Au fil des ans, sous la pression sociétale et réglementaire et parfois par conviction, le secteur du transport routier de marchandises s’est converti à l’idée que la transition énergétique était une nécessité. La volonté d’investir est même assez largement partagée. Mais elle se heurte au manque de solutions techniques opérationnelles et à la crainte, pour les transporteurs, de miser sur le mauvais cheval. Dans un secteur à faible marge, on peut comprendre cette réticence à investir dans des technologies dont on n’est pas sûr qu’elles produisent les effets espérés. Le choc encaissé en 2022 par les pionniers du gaz risque, à ce titre, de laisser des traces.

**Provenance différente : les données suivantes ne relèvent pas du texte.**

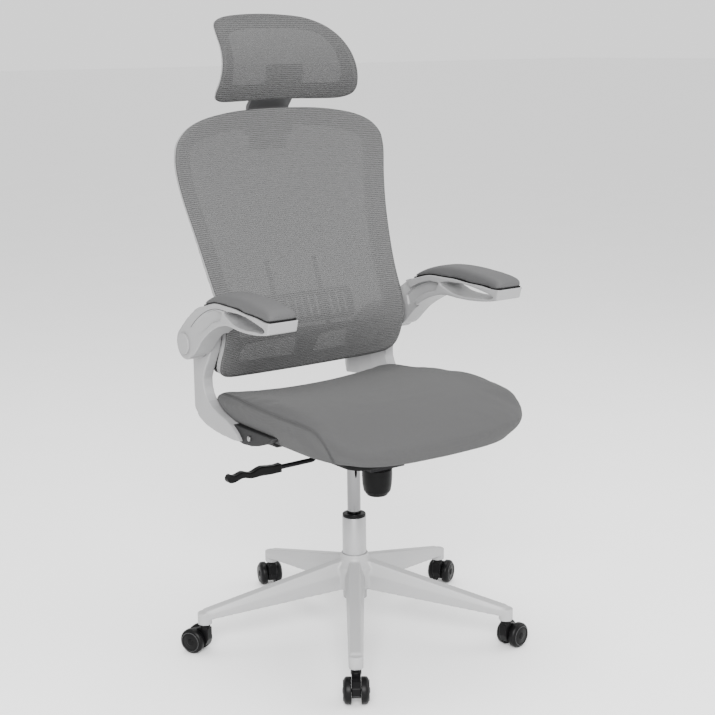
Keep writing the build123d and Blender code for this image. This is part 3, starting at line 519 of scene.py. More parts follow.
def settle(piece: bpy.types.Object) -> None:
    """Apply every modifier of a piece.

    Args:
        piece: The object, which keeps the result as its mesh.
    """
    graph = bpy.context.evaluated_depsgraph_get()
    graph.update()
    mesh = bpy.data.meshes.new_from_object(piece.evaluated_get(graph), depsgraph=graph)
    piece.modifiers.clear()
    old = piece.data
    piece.data = mesh
    bpy.data.meshes.remove(old)


def copied(node: str, name: str) -> bpy.types.Object:
    """Copy a CAD node's mesh, merged, as a new object.

    Args:
        node: The CAD node.
        name: The copy's name.

    Returns:
        The new object.
    """
    mesh = bpy.data.meshes.new(name)
    bm = bmesh.new()
    bm.from_mesh(frame["nodes"][node].data)
    bmesh.ops.remove_doubles(bm, verts=bm.verts, dist=CAD_MERGE)
    bmesh.ops.dissolve_degenerate(bm, edges=bm.edges, dist=CAD_MERGE)
    bm.to_mesh(mesh)
    bm.free()
    return add_object(name, mesh)


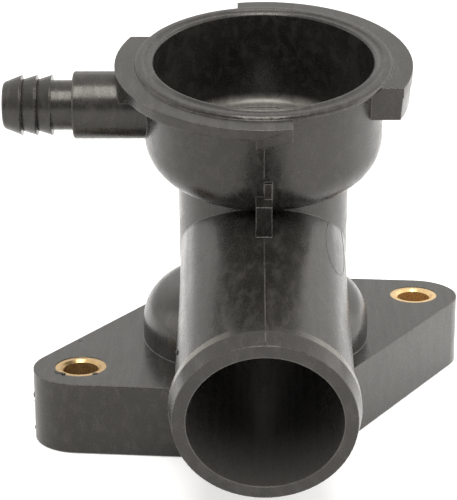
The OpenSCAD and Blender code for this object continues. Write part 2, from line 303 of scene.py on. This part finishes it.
def crest_mask(t, x, y, neck_radius):
    """1 on the crest of the hose neck's bead, at its sides."""
    return product(
        t,
        t.remap(neck_radius, BEAD_R - 0.15, BEAD_R - 0.05, 0.0, 1.0),
        t.remap(y, -59.2, -59.0, 0.0, 1.0),
        t.remap(y, -57.1, -56.8, 1.0, 0.0),
        t.remap(t.math("ABSOLUTE", x), 4.0, 13.0, 0.0, 1.0, True),
    )


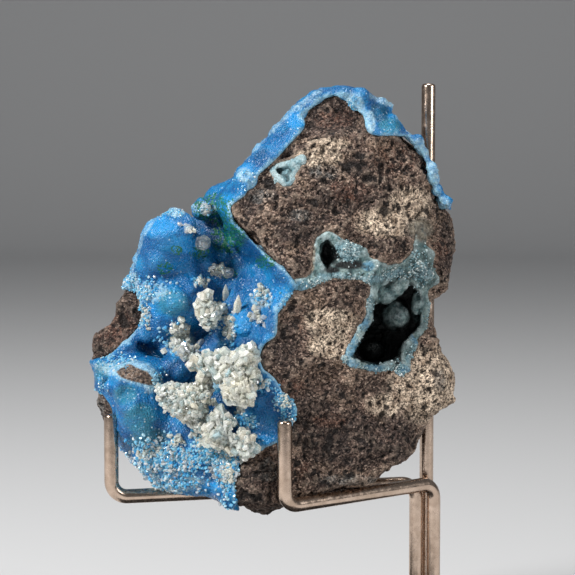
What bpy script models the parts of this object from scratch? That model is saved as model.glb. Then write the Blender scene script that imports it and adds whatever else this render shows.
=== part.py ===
"""Blue hemimorphite grown on brown gossan, standing in a stand of three bent metal rods.

Metres, +Z up. The origin is the middle of the base plate's underside, +X is to the right
and -Y faces the viewer. The stone's shape is given as somebody sees it from the front:
a place is a point (u, v) of a square view, plus a depth behind the stone's middle plane.
"""

import math

import bmesh
import bpy
from mathutils import Euler, Matrix, Vector, geometry, noise

MM = 0.001

# The front view in which the stone's places are given: u runs right, v runs down.
VIEW_DISTANCE = 600 * MM
VIEW_ELEVATION = math.radians(5)
VIEW_TARGET = Vector((0, 0, 109 * MM))
VIEW_MIDDLE = 287.5
VIEW_STEP = 0.28 * MM

# The stand
ROD_RADIUS = 2.0 * MM
ROD_BEND_RADIUS = 4.5 * MM
ROD_SECTION_RESOLUTION = 3
ARM_HEIGHT = 51.1 * MM
LEFT_POST = Vector((37.2 * MM, 14.0 * MM, 0))
FRONT_POST = Vector((42.2 * MM, 14.0 * MM, 0))
BACK_POST = Vector((40.4 * MM, 18.8 * MM, 0))
LEFT_HOOK = Vector((-49.0 * MM, -8.0 * MM, 0))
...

Le secteur est donc condamné à avancer dans un certain flou sur la voie de la transition énergétique. En effet, comme nous le verrons dans le 2è volet de cette enquête, la pression, qu’elle vienne du cadre réglementaire ou du marché, s’accroît. Bonne nouvelle en revanche, et ce sera l’objet du 3è volet de notre enquête : on constate ces dernières années une accélération et une multiplication des innovations technologiques.
Pour exprimer cette confiance dans la capacité du secteur à d’adapter et à dépasser les aléas, rien ne vaut l’expérience d’un professionnel. Spécialisé dans le transport et la logistique frigorique depuis 1968, le groupe familial d’origine bretonne Delanchy compte aujourd’hui une quarantaine de véhicules gaz sur les 1000 qui composent son parc. "Nous attendons 10 autres véhicules, qui étaient déjà en commande, mais nous sommes actuellement en stand-by sur cette énergie pour 2023", témoigne Nicolas Muet, responsable communication externe et partenariats du groupe. En revanche, ce transporteur commence à se tourner vers la motorisation électrique, avec déjà 3 porteurs au compteur et 10 autres prévus en 2023, affectés aux tournées les plus courtes, compte tenu de l’autonomie proposée et de la consommation pour le groupe frigorifique. "Les cartes ont été rebattues avec l’augmentation des prix du gaz et du gazole. Même si cela coûte plus cher qu’une solution traditionnelle, les nouvelles énergies, notamment électriques, seront de plus en plus rentables étant donnée la hausse des prix des carburants", prévoit déjà ce dirigeant.